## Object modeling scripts

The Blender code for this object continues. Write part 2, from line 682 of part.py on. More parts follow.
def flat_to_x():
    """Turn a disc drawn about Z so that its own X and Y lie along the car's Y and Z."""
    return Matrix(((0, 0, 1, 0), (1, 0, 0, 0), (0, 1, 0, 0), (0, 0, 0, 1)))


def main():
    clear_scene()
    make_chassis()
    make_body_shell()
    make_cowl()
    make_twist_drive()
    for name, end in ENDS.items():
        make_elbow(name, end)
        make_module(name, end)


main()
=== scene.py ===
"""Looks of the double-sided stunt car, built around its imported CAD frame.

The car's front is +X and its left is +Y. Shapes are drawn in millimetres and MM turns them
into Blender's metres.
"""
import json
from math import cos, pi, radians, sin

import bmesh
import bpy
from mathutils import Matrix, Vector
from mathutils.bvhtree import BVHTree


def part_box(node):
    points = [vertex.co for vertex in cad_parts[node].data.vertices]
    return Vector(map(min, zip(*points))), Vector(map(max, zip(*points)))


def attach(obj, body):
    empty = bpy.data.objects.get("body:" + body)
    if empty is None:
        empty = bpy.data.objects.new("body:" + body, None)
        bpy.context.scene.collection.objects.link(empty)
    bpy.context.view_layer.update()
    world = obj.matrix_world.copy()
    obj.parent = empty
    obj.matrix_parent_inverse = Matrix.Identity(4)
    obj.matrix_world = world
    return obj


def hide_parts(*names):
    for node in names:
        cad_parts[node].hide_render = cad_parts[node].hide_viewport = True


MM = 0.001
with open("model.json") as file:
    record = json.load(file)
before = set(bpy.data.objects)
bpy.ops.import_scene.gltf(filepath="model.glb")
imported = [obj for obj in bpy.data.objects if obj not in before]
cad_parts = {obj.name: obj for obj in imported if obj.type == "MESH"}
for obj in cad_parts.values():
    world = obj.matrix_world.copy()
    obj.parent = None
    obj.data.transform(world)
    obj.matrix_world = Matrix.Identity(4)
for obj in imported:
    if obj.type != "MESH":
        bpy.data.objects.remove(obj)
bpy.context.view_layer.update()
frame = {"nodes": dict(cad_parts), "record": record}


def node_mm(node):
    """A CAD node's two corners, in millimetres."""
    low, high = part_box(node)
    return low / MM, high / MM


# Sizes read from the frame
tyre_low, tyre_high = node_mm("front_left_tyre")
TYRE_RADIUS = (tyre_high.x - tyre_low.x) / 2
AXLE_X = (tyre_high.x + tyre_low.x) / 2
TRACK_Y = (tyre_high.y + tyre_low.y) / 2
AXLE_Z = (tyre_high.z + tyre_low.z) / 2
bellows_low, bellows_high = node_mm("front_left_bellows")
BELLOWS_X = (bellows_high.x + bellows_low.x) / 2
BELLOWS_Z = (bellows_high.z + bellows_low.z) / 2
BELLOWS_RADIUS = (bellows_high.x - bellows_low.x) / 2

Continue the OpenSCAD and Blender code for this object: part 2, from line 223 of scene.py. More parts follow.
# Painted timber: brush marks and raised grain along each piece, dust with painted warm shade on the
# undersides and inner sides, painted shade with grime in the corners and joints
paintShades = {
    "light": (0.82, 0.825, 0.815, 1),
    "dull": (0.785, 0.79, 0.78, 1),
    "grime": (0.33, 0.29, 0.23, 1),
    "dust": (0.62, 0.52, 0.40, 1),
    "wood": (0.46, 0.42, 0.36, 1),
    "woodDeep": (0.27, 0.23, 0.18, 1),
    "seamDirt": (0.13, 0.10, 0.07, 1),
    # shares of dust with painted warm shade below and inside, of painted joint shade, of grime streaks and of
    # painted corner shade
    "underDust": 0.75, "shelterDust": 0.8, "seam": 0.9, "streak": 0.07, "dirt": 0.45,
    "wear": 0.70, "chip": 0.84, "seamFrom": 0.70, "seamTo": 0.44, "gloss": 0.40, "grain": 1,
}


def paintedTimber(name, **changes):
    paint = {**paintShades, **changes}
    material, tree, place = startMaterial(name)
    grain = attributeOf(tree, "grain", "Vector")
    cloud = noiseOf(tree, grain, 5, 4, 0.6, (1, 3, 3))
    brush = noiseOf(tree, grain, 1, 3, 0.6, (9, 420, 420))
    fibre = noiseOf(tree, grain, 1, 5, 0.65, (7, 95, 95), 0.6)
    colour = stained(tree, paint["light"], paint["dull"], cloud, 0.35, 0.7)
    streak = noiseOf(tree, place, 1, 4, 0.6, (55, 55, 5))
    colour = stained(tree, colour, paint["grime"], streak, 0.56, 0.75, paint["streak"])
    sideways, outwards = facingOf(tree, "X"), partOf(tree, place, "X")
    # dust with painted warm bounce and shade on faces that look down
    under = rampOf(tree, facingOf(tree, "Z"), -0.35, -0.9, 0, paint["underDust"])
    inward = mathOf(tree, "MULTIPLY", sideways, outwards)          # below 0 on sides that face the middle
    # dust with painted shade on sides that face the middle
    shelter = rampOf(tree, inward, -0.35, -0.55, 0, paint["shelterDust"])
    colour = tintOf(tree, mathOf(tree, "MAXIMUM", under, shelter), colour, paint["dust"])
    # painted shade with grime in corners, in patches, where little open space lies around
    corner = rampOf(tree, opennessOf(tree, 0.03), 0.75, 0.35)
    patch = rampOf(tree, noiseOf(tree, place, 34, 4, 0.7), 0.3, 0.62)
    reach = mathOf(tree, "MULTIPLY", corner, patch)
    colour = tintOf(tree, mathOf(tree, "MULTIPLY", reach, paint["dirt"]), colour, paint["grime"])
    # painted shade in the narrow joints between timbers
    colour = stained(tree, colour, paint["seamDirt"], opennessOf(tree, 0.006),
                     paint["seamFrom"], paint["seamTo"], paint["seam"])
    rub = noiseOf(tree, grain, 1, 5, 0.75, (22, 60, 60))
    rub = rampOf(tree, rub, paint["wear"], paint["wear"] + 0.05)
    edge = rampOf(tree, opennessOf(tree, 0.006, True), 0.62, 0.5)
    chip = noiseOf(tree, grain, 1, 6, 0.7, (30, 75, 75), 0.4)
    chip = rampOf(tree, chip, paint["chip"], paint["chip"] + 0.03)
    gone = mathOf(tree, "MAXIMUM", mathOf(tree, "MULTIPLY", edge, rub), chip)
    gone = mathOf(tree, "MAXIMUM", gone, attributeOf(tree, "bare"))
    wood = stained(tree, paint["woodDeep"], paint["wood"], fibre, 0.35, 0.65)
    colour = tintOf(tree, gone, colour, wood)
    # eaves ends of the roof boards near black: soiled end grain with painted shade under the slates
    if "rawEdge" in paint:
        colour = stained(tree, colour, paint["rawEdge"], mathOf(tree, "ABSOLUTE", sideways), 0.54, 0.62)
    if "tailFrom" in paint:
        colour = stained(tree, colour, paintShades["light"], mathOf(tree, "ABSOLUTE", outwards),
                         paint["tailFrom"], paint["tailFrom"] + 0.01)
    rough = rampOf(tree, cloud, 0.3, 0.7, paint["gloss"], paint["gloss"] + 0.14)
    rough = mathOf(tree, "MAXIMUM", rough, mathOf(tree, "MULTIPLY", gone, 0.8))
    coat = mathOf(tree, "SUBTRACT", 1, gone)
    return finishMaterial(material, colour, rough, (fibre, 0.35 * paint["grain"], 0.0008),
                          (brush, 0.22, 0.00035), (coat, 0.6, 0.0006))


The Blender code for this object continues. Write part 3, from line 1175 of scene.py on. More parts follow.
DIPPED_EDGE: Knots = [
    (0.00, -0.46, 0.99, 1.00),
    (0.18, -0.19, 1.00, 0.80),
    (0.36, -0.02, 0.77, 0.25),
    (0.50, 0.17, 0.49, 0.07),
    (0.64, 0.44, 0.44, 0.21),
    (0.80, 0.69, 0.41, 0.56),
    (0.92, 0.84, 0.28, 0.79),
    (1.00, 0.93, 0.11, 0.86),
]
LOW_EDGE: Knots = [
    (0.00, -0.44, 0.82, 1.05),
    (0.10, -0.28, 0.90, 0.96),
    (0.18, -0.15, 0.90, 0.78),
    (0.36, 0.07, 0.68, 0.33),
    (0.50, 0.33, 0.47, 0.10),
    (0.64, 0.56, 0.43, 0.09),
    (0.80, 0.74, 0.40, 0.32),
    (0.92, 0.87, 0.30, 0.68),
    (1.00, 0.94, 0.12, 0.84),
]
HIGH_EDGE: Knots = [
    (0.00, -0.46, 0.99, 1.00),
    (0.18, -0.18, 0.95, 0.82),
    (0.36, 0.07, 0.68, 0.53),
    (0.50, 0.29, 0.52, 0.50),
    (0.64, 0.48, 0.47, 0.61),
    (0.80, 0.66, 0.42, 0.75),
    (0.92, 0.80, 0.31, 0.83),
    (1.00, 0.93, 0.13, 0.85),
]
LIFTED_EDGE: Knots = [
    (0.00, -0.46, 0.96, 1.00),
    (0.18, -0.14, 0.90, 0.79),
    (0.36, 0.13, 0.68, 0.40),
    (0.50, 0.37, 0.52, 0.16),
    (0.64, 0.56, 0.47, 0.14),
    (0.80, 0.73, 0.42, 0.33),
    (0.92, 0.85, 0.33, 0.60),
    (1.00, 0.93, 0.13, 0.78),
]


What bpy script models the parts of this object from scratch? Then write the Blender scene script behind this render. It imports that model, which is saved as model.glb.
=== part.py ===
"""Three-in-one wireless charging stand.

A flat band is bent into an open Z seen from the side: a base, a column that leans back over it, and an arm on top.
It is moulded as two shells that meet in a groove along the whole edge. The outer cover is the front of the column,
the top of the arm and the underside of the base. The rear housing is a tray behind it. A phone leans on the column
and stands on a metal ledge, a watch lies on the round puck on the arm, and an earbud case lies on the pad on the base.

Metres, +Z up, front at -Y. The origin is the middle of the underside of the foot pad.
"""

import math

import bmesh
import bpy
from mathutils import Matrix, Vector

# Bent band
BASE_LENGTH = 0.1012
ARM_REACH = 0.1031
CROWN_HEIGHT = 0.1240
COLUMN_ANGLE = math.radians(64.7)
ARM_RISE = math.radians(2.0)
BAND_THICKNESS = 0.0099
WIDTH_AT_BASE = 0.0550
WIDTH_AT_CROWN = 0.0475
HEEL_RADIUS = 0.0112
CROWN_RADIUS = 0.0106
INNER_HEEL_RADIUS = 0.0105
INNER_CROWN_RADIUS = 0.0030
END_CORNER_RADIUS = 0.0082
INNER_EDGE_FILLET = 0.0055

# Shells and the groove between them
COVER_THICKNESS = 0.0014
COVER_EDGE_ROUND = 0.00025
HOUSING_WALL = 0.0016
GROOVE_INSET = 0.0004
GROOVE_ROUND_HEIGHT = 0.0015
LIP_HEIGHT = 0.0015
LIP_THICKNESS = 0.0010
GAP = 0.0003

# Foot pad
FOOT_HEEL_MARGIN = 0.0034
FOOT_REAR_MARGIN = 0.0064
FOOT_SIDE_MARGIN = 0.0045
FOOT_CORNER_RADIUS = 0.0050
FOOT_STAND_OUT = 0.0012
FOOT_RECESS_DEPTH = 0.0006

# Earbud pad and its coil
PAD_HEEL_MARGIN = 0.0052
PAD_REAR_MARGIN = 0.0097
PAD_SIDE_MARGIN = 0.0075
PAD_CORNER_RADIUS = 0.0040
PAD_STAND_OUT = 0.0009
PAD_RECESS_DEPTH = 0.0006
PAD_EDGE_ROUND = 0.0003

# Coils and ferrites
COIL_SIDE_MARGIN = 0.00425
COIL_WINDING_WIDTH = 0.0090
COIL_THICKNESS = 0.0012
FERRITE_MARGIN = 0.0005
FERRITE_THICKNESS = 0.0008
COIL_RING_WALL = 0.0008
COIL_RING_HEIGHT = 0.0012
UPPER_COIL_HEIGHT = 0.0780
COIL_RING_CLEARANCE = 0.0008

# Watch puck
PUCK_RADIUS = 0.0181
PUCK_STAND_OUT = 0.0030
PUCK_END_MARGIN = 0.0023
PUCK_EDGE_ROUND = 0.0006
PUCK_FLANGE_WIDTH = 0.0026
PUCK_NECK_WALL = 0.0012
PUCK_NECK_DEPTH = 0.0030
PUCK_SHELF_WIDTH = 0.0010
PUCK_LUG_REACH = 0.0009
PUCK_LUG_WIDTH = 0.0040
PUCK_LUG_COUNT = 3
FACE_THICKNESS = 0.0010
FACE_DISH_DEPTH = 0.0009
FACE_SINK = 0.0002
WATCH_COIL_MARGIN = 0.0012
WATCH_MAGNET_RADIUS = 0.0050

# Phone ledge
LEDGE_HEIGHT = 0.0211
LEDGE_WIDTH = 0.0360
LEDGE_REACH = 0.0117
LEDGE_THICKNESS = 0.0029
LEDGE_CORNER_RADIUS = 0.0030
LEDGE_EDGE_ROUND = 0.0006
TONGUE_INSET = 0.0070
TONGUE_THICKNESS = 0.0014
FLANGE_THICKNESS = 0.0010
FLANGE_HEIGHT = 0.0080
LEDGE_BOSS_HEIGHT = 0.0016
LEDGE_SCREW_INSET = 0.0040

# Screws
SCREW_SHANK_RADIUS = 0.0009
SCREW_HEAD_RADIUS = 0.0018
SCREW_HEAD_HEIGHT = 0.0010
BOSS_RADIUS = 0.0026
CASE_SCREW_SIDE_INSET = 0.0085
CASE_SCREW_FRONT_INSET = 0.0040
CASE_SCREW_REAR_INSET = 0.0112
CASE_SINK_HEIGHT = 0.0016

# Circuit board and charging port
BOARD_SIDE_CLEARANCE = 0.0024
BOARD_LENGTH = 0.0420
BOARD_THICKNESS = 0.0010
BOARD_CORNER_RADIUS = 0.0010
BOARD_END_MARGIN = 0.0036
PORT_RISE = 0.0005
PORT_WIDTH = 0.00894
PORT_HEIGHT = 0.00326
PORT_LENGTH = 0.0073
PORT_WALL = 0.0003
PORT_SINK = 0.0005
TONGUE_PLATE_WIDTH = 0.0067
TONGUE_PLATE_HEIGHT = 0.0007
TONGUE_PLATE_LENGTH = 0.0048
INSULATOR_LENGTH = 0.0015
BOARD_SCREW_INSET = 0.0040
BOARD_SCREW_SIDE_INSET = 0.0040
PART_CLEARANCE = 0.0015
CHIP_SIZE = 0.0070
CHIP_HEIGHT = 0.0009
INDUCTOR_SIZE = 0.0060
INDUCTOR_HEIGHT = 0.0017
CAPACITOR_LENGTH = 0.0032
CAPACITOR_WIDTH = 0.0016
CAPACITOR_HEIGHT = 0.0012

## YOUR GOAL
Going down the listing above, begin printing at the line with "obj.data.transform(world)" and finish with the line with "return low / MM, high / MM", exactly as they appear.

## RESULT BELOW
    obj.data.transform(world)
    obj.matrix_world = Matrix.Identity(4)
for obj in imported:
    if obj.type != "MESH":
        bpy.data.objects.remove(obj)
bpy.context.view_layer.update()
frame = {"nodes": dict(cad_parts), "record": record}


def node_mm(node):
    """A CAD node's two corners, in millimetres."""
    low, high = part_box(node)
    return low / MM, high / MM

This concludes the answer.